[start]

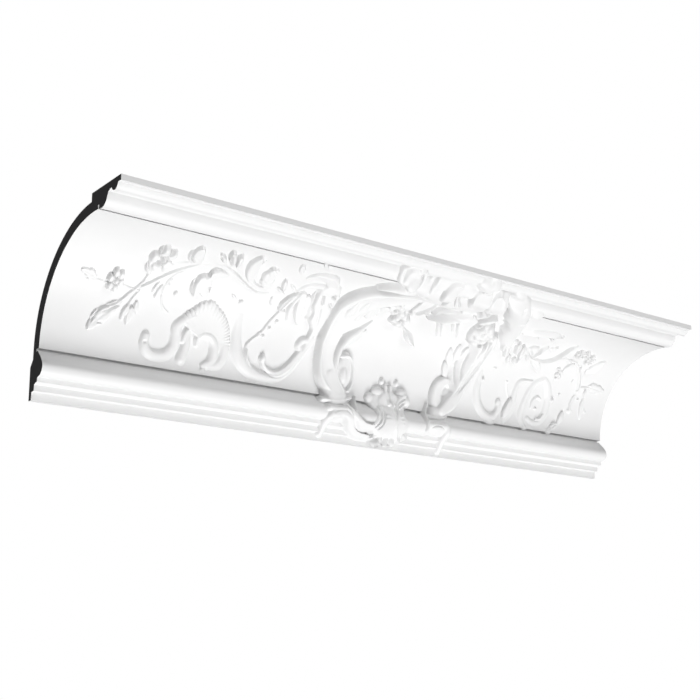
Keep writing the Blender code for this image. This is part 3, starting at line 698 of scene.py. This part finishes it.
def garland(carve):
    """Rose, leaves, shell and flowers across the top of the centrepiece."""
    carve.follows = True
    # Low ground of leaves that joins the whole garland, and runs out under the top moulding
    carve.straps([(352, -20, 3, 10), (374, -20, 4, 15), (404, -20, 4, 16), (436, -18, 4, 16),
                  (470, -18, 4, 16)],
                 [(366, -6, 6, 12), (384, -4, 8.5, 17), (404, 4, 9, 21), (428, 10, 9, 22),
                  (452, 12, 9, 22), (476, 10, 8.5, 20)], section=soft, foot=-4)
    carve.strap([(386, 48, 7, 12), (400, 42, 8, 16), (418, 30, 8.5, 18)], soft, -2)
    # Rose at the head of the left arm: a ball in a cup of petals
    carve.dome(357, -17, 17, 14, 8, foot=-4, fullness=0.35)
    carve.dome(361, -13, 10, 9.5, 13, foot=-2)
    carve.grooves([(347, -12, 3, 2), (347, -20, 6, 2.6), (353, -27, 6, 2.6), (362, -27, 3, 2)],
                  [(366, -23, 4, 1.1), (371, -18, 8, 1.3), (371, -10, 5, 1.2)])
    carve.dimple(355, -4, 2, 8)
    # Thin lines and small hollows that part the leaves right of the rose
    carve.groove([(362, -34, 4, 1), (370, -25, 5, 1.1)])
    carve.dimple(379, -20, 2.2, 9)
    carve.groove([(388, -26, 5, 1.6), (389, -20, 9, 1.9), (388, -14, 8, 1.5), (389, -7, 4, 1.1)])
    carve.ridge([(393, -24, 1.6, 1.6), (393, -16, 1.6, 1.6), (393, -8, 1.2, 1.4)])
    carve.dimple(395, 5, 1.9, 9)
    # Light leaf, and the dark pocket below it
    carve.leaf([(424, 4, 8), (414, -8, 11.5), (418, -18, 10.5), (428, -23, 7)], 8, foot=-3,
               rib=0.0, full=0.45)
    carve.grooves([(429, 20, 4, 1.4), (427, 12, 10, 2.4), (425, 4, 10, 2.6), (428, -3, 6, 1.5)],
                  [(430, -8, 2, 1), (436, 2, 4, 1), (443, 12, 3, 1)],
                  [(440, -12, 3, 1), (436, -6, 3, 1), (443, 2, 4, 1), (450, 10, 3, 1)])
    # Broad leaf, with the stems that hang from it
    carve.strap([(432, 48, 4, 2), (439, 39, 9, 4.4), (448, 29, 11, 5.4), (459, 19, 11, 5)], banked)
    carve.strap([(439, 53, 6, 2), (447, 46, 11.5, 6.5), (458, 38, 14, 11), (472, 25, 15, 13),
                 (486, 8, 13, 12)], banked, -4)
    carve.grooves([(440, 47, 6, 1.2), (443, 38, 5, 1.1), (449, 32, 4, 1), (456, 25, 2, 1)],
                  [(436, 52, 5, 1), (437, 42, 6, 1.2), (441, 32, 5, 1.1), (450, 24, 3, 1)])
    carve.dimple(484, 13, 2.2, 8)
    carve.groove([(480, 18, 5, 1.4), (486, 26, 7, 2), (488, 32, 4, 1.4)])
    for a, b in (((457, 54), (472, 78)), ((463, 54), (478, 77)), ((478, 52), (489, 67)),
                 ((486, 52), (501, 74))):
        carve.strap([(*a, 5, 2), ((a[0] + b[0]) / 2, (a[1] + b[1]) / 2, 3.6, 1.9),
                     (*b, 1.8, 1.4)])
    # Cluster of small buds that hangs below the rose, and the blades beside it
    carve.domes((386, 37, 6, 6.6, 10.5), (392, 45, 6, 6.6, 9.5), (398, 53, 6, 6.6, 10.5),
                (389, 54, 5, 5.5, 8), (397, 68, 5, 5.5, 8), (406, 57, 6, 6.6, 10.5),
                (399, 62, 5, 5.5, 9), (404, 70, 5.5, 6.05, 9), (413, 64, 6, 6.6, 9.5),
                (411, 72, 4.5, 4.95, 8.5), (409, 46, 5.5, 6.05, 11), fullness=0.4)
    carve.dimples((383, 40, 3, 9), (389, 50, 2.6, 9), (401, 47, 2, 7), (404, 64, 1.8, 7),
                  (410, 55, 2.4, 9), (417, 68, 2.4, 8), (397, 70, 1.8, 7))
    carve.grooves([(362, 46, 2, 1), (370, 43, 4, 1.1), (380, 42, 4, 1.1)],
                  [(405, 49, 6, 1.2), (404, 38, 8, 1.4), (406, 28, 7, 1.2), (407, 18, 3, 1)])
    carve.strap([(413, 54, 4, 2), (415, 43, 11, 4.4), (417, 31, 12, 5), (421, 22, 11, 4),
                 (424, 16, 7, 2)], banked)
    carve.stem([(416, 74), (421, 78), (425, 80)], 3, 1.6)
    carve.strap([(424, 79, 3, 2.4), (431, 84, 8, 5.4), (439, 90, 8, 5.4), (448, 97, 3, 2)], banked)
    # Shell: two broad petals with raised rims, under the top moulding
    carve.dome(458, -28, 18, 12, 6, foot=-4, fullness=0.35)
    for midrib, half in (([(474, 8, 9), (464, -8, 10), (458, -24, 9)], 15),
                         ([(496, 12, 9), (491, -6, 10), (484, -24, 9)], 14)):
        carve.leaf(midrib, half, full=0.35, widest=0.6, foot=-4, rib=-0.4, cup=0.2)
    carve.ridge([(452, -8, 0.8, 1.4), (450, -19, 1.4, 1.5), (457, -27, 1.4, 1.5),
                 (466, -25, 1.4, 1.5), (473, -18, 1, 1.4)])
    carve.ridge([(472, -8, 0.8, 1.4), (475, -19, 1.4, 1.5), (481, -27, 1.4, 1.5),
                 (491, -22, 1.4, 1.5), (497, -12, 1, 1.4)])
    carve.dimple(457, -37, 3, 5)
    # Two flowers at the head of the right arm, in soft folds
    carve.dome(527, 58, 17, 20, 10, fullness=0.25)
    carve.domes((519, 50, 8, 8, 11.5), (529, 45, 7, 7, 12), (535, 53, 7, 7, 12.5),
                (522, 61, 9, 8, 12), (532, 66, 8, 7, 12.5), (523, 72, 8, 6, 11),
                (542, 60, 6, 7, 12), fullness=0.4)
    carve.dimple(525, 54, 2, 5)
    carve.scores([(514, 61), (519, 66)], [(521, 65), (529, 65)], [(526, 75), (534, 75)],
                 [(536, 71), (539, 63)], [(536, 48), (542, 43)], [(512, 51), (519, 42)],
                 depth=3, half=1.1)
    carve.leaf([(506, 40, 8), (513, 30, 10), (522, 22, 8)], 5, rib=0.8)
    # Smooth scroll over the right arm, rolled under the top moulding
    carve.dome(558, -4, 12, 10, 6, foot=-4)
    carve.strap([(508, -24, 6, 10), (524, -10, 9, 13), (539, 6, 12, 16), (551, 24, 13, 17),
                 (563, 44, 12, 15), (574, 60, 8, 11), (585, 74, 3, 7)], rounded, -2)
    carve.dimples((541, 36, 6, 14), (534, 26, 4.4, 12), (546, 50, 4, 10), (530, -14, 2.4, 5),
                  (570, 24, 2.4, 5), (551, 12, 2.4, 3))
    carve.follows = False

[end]
[start]

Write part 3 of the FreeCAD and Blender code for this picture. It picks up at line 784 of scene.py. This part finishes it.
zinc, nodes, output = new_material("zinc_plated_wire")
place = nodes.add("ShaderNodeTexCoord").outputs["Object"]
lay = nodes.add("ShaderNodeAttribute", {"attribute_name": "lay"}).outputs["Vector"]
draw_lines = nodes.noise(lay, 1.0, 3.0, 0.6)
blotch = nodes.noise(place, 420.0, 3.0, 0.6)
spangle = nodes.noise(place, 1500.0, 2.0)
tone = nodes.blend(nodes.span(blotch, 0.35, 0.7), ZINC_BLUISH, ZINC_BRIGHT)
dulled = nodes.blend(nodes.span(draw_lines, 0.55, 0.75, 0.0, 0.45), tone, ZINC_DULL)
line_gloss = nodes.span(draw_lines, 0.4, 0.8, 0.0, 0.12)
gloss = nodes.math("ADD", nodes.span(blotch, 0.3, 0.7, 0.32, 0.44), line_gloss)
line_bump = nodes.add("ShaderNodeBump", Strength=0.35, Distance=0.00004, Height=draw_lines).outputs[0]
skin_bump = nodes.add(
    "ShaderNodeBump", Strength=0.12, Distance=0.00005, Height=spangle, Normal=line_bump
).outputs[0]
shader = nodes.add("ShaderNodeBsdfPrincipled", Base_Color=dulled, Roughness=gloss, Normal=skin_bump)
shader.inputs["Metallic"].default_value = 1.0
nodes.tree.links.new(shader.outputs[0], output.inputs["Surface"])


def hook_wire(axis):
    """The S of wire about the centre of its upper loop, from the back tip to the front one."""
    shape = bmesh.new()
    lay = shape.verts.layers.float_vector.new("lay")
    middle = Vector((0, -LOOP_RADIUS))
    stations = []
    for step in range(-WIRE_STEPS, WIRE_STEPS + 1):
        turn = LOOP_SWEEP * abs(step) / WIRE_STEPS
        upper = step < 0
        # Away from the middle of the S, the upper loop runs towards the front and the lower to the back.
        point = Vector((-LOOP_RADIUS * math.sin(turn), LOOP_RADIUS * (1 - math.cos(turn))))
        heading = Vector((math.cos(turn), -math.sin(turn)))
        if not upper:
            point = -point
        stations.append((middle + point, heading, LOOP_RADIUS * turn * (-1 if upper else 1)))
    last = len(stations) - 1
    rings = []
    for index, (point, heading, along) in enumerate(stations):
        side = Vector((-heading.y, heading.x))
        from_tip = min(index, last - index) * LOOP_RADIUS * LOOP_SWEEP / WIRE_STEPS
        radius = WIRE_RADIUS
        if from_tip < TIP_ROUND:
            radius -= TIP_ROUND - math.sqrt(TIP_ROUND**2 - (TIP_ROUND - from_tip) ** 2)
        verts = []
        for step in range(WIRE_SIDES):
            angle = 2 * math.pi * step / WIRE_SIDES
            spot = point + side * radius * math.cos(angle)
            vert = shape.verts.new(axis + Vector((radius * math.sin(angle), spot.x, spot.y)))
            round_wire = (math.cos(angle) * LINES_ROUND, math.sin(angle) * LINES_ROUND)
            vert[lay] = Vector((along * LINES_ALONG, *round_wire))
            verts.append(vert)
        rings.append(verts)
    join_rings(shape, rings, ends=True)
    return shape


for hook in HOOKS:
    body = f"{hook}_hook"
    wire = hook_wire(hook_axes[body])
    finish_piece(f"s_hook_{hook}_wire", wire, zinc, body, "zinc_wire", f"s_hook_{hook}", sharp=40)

[end]

EXERCISE DETAILS:
Report how many lines in the data contain the word "part", with no words besides the number.

EXERCISE OUTPUT:
3